Joseph comes down with a cold, and Iva takes the afternoon off to nurse him. Joseph reflects, 
Great pressure is brought to bear to make us undervalue ourselves. On the other hand, civilization teaches that each of us is an inestimable prize. There are, then, these two preparations: one for life and the other for death.... The result is that we learn to be unfeeling toward ourselves and incurious. Who can be the earnest huntsman of himself when he knows he is in turn a quarry? Or nothing so distinctive as quarry, but one of a shoal, driven toward the weirs. 
He has dreamed of being shown the victims of a massacre, one of whom has a name ending in "Tanza. It must have been Constanza." In the dream, which he thinks may have been the result of viewing pictures of the pogrom in Bucharest in 1941, he tells the guard that he doesn't know the deceased. "He approved of my neutrality. As long as I took the part of the humane emissary, no harm would come to me." Finally, the dream produces in him "an atmosphere of terror such as my father many years ago could conjure for me, describing Gehenna and the damned until I shrieked and begged him to stop." And he continues to remember "the syllables Tanza." 


There are other "slightly less dreadful" dreams in which he is fighting in North Africa. And he wonders, "Could the fallen man of last week have seen, had he chanced to open his eyes, his death in the face of that policeman who bent over him? We know we are sought and expect to be found. How many forms he takes, the murderer."

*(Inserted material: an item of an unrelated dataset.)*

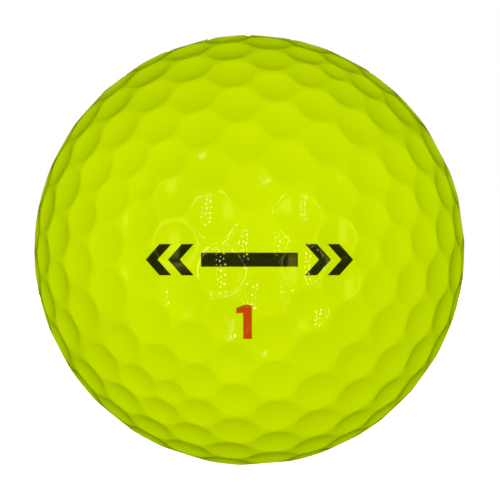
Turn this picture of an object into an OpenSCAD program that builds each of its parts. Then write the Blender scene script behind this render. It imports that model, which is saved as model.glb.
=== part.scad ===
// Golf ball: a solid rubber core inside a dimpled cover, with printed marks.
// Origin at the centre of the ball. The front print faces -Y and reads
// upright along +Z. Millimetres and degrees.

/* [Ball] */
// Outside diameter of the ball, over the lands between the dimples
ball_d = 42.7; // [42.67:0.01:43]
// Diameter of the rubber core, which is also the bore of the cover
core_d = 39.2; // [36:0.1:41]

/* [Dimples] */
// Rim diameter of the smallest dimple, at the pole and the five corners of each half
dimple_a = 2.9; // [2.5:0.05:2.95]
// Rim diameter of the dimples next to a corner
dimple_b = 3.9; // [3.5:0.05:3.95]
// Rim diameter of the second dimple from a corner
dimple_c = 4.15; // [3.7:0.05:4.15]
// Rim diameter of the common dimple
dimple_d = 4.35; // [3.9:0.05:4.35]
// Rim diameter of the largest dimple, in the middle of each triangle
dimple_e = 4.5; // [4:0.05:4.5]
// Angle between the dimple wall and the ball's surface at the rim
edge_angle = 17; // [12:0.5:18]

/* [Printed marks] */
// Thickness of the ink
ink_t = 0.04; // [0.02:0.005:0.06]
// Length of the alignment mark from tip to tip
mark_l = 19.4; // [12:0.2:22]
// Height of the alignment mark
mark_h = 2.9; // [2:0.1:4]
// Height of the bar between the arrowheads
bar_h = 1.3; // [0.5:0.1:2]
// Height of the middle of the alignment mark above the ball's centre
mark_z = -0.9; // [-2:0.1:2]
// Height of the play number
number_h = 3.2; // [2:0.1:4]
// Width of the stem of the play number
number_w = 0.8; // [0.5:0.05:1.2]
// Height of the middle of the play number above the ball's centre
number_z = -6.7; // [-8:0.1:-5]
// Sideways place of the play number
number_x = -0.5; // [-1:0.1:1]

/* [Hidden] */
$fn = 96;
ball_r = ball_d / 2;

// The ball is two matching halves that meet at a seam. Each half has a pole
// and five spokes, 72 degrees apart, that run from the pole to the seam.
spoke = 72;
half = spoke / 2;
// Turn of the spokes about the pole; the halves interlock at twice this angle
twist = 51;
// How the printed side sits on the dimple pattern
pose = [-146.6, -8.7, -88.4];

// Rows of the cap inside the five corners. Each row follows the great circle
// from one spoke to the next: [angle of the spoke dimple from the pole,
// how far the row bulges towards a plain ring, dimples from spoke to middle].
CAP = [
    [ 9.6, 0.0, [dimple_b]],
    [20.8, 0.2, [dimple_c, dimple_c]],
    [33.1, 0.2, [dimple_d, dimple_e]],
    [45.3, 0.1, [dimple_d, dimple_d, dimple_e]],
    [56.8, -0.05, [dimple_b, dimple_c, dimple_e]],
    [66.3, 0.0, [dimple_a, dimple_b, dimple_c, dimple_d]]
];
// Rings of 30 between the corners and the seam: [angle from the pole,
// height of the ring's wave, 1 when a gap and not a dimple lies on the spoke,
// dimples from spoke to middle].
RINGS = [
    [73.2, 1.0, 1, [dimple_b, dimple_c, dimple_c]],
    [83.6, 0.4, 0, [dimple_c, dimple_d, dimple_d, dimple_d]]
];

// Room that the first i dimples of list d take along their row, from the
// spoke to the middle of dimple i. s is 1 when the row starts with half a gap.
function along(d, i, s) = i == 0 ? s * d[0] / 2 : along(d, i - 1, s) + (d[i - 1] + d[i]) / 2;
// Share of the row, 0 at the spoke and 1 at the middle, for dimple i. m is 1
// when the last dimple lies on the middle.
function share(d, i, s, m) = along(d, i, s) / (along(d, len(d) - 1, s) + (1 - m) * d[len(d) - 1] / 2);

// Dimples of one cap row, as [angle from pole, angle from spoke, diameter]
function cap_row(k) =
    let (p = CAP[k][0], bulge = CAP[k][1], d = CAP[k][2],
         low = atan(tan(p) * cos(half)),
         reach = atan(tan(half) * sin(low)))
    [for (i = [0 : len(d) - 1])
        let (s = reach * (1 - share(d, i, 0, k % 2)),
             a = i == 0 ? 0 : half - atan(tan(s) / sin(low)),
             q = atan(tan(low) / cos(half - a)))
        [q + bulge * (p - q), a, d[i]]];
// Dimples of one ring of 30
function ring_row(k) =
    let (p = RINGS[k][0], wave = RINGS[k][1], s = RINGS[k][2], d = RINGS[k][3])
    [for (i = [0 : len(d) - 1])
        let (a = half * share(d, i, s, 1 - s))
        [p + wave * cos(5 * a), a, d[i]]];
// One mirror-symmetric wedge from a spoke to the middle of its triangle
WEDGE = [for (k = [0 : 5]) each cap_row(k), for (k = [0 : 1]) each ring_row(k)];
// All five wedges of one half, with their mirror images
HALF = [
    [0, 0, dimple_a],
    for (w = WEDGE, n = [0 : 4], side = [1, -1])
        if (side == 1 || (w[1] > 0.01 && w[1] < half - 0.01))
            [w[0], twist + n * spoke + side * w[1], w[2]]
];
// Both halves: the second is the first turned half a turn about a line on the seam
DIMPLES = [for (h = HALF) h, for (h = HALF) [180 - h[0], -h[1], h[2]]];

// Direction of a dimple from the ball's centre
function dir(w) = [sin(w[0]) * cos(w[1]), sin(w[0]) * sin(w[1]), cos(w[0])];
// A vector turned by the angles in pose
function turn_x(v, a) = [v[0], v[1] * cos(a) - v[2] * sin(a), v[1] * sin(a) + v[2] * cos(a)];
function turn_y(v, a) = [v[0] * cos(a) + v[2] * sin(a), v[1], v[2] * cos(a) - v[0] * sin(a)];
function turn_z(v, a) = [v[0] * cos(a) - v[1] * sin(a), v[0] * sin(a) + v[1] * cos(a), v[2]];
function posed(v) = turn_z(turn_y(turn_x(v, pose[0]), pose[1]), pose[2]);

// Half angle of a dimple's rim seen from the ball's centre, and the radius
// and the centre height of the sphere that forms the dimple
function rim(d) = asin(d / 2 / ball_r);
function dish_r(d) = d / 2 / sin(edge_angle - rim(d));
function dish_z(d) = ball_r * cos(rim(d)) + dish_r(d) * cos(edge_angle - rim(d));

// Dimples whose middle lies within reach degrees of the print's direction
function near(face, reach) = [for (w = DIMPLES) if (posed(dir(w)) * face > cos(reach)) w];

// The lens that a dimple removes. skin moves the dimple's wall out towards
// the ink's surface.
module lens(w, skin) {
    d = w[2];
    rotate(pose) rotate([0, w[0], w[1]])
        intersection() {
            translate([0, 0, dish_z(d)]) sphere(r = dish_r(d) - skin);
            sphere(r = ball_r + skin + 0.01);
        }
}

// The ball's outer form, or the same form raised by skin
module form(list, skin = 0) {
    difference() {
        sphere(r = ball_r + skin);
        for (w = list) lens(w, skin);
    }
}

// A thin film that follows the ball's surface inside a flat outline
module print(face, reach) {
    under = near(face, reach);
    intersection() {
        difference() {
            form(under, ink_t);
            form(under);
        }
        rotate([0, 0, face[1] < 0 ? 0 : 180])
            rotate([90, 0, 0])
                linear_extrude(height = ball_r + 1) children();
    }
}

// Outline of the alignment mark: a bar between two pairs of chevrons
module alignment_outline() {
    h = mark_h / 2;
    slope = 1.3;
    thick = 1.1;
    translate([0, mark_z]) {
        tip = mark_l / 2;
        translate([-tip + 5.2, -bar_h / 2]) square([mark_l - 10.4, bar_h]);
        for (s = [-1, 1], n = [0, 1])
            let (x = tip - n * 2.1)
            polygon([[s * x, 0], [s * (x - slope), h], [s * (x - slope - thick), h],
                     [s * (x - thick), 0], [s * (x - slope - thick), -h], [s * (x - slope), -h]]);
    }
}

// Outline of the play number, a plain figure one
module number_outline() {
    h = number_h / 2;
    w = number_w;
    translate([number_x, number_z])
        polygon([[w * 0.9, -h], [w * 0.9, h], [w * 0.1, h], [-w * 0.9, h - 0.3],
                 [-w * 0.9, h - 0.8], [-w * 0.1, h - 0.75], [-w * 0.1, -h]]);
}

module core() {
    color([0.82, 0.44, 0.13]) sphere(r = core_d / 2);
}

module cover() {
    color([0.80, 0.90, 0.02])
        difference() {
            form(DIMPLES);
            sphere(r = core_d / 2);
        }
}

module front_alignment_mark() {
    color([0.06, 0.06, 0.05]) print([0, -1, 0], 36) alignment_outline();
}

module front_play_number() {
    color([0.80, 0.26, 0.03]) print([0, -cos(18), -sin(18)], 16) number_outline();
}

module back_alignment_mark() {
    color([0.06, 0.06, 0.05]) print([0, 1, 0], 36) alignment_outline();
}

module back_play_number() {
    color([0.80, 0.26, 0.03]) print([0, cos(18), -sin(18)], 16) number_outline();
}

core();
cover();
front_alignment_mark();
front_play_number();
back_alignment_mark();
back_play_number();
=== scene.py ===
import math

import bmesh
import bpy
import numpy as np
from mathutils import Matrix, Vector


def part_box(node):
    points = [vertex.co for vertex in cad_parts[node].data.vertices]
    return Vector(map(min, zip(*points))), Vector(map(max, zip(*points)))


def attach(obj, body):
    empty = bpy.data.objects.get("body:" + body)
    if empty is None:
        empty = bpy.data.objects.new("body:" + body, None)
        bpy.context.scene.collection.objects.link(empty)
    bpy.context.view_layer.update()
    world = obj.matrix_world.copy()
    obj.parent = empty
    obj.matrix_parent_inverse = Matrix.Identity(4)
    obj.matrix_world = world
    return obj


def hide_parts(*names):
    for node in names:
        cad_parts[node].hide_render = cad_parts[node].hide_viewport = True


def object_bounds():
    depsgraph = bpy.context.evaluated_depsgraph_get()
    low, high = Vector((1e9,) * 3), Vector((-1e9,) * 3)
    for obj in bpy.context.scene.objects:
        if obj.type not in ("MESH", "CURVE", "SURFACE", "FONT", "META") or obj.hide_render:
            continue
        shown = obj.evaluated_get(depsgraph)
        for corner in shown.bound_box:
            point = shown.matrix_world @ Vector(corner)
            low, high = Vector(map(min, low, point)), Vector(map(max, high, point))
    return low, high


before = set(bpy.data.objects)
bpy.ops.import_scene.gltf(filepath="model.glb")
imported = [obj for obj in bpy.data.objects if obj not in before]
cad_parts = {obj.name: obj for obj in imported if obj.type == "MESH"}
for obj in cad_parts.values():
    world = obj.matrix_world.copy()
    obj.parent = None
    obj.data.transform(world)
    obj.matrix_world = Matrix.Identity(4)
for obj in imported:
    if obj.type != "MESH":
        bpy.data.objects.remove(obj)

CAD_BOX = [list(v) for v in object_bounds()]

# ---------------------------------------------------------------- sizes
# The ball's own numbers, in millimetres and degrees; lengths below are turned
# into metres where the meshes are made.
lo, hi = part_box("cover")
BALL_R = 21.35
CORE_R = (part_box("core")[1][2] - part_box("core")[0][2]) * 500.0
EDGE = 18.5                     # angle between a dimple's wall and the ball at the rim, before the rim is rounded off
SOFT = 0.085                    # how much of the rim the moulding and the paint round off
A, B, C, D, E = 2.9, 3.9, 4.15, 4.35, 4.5
SPOKE, HALF, TWIST = 72.0, 36.0, 51.0
POSE = (-146.6, -8.7, -88.4)
CAP = [
    (9.6, 0.0, (B,)),
    (20.8, 0.2, (C, C)),
    (33.1, 0.2, (D, E)),
    (45.3, 0.1, (D, D, E)),
    (56.8, -0.05, (B, C, E)),
    (66.3, 0.0, (A, B, C, D)),
]
RINGS = [
    (73.2, 1.0, 1, (B, C, C)),
    (83.6, 0.4, 0, (C, D, D, D)),
]


def rad(a):
    return math.radians(a)


def share(d, i, s, m):
    along = [s * d[0] / 2]
    for j in range(1, len(d)):
        along.append(along[-1] + (d[j - 1] + d[j]) / 2)
    return along[i] / (along[-1] + (1 - m) * d[-1] / 2)


def wedge():
    """The dimples of one wedge, from a spoke to the middle of its triangle: angle from the pole, angle from the spoke, diameter."""
    out = []
    for k, (p, bulge, d) in enumerate(CAP):
        low = math.degrees(math.atan(math.tan(rad(p)) * math.cos(rad(HALF))))
        reach = math.degrees(math.atan(math.tan(rad(HALF)) * math.sin(rad(low))))
        for i in range(len(d)):
            s = reach * (1 - share(d, i, 0, k % 2))
            a = 0.0 if i == 0 else HALF - math.degrees(math.atan(math.tan(rad(s)) / math.sin(rad(low))))
            q = math.degrees(math.atan(math.tan(rad(low)) / math.cos(rad(HALF - a))))
            out.append((q + bulge * (p - q), a, d[i]))
    for p, wave, s, d in RINGS:
        for i in range(len(d)):
            a = HALF * share(d, i, s, 1 - s)
            out.append((p + wave * math.cos(rad(5 * a)), a, d[i]))
    return out


def layout():
    half = [(0.0, 0.0, A)]
    for p, a, d in wedge():
        for n in range(5):
            for side in (1, -1):
                if side == 1 or 0.01 < a < HALF - 0.01:
                    half.append((p, TWIST + n * SPOKE + side * a, d))
    both = half + [(180 - p, -a, d) for p, a, d in half]
    x, y, z = (rad(v) for v in POSE)
    rx = np.array([[1, 0, 0], [0, math.cos(x), -math.sin(x)], [0, math.sin(x), math.cos(x)]])
    ry = np.array([[math.cos(y), 0, math.sin(y)], [0, 1, 0], [-math.sin(y), 0, math.cos(y)]])
    rz = np.array([[math.cos(z), -math.sin(z), 0], [math.sin(z), math.cos(z), 0], [0, 0, 1]])
    turn = rz @ ry @ rx
    axes = np.array([
        (math.sin(rad(p)) * math.cos(rad(a)), math.sin(rad(p)) * math.sin(rad(a)), math.cos(rad(p)))
        for p, a, d in both
    ]) @ turn.T
    return axes, np.array([d for p, a, d in both])


AXES, DIAM = layout()
RIM = np.arcsin(DIAM / 2 / BALL_R)                       # half angle of each rim
DISH_R = DIAM / 2 / np.sin(rad(EDGE) - RIM)              # radius of each dimple's sphere
DISH_Z = BALL_R * np.cos(RIM) + DISH_R * np.cos(rad(EDGE) - RIM)


def smin(a, b, k):
    h = np.maximum(k - np.abs(a - b), 0) / k
    return np.minimum(a, b) - h * h * k * 0.25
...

How will it be? How? Falling a mile into the wrinkled sea? Or, as I have dreamed, cutting a wire? Or strafed in a river among chopped reeds and turning water, blood leaking through the cloth of the sleeves and shoulders? I can safely think of such things on a bright afternoon such as this. When they come at night, the heart, like a toad, exudes its fear with a repulsive puff.... "God does not love those who are unable to sleep soundly," runs an old saying. 
He and Iva watch the sunset. "Her hand was cool and sweet. I had a slight fever."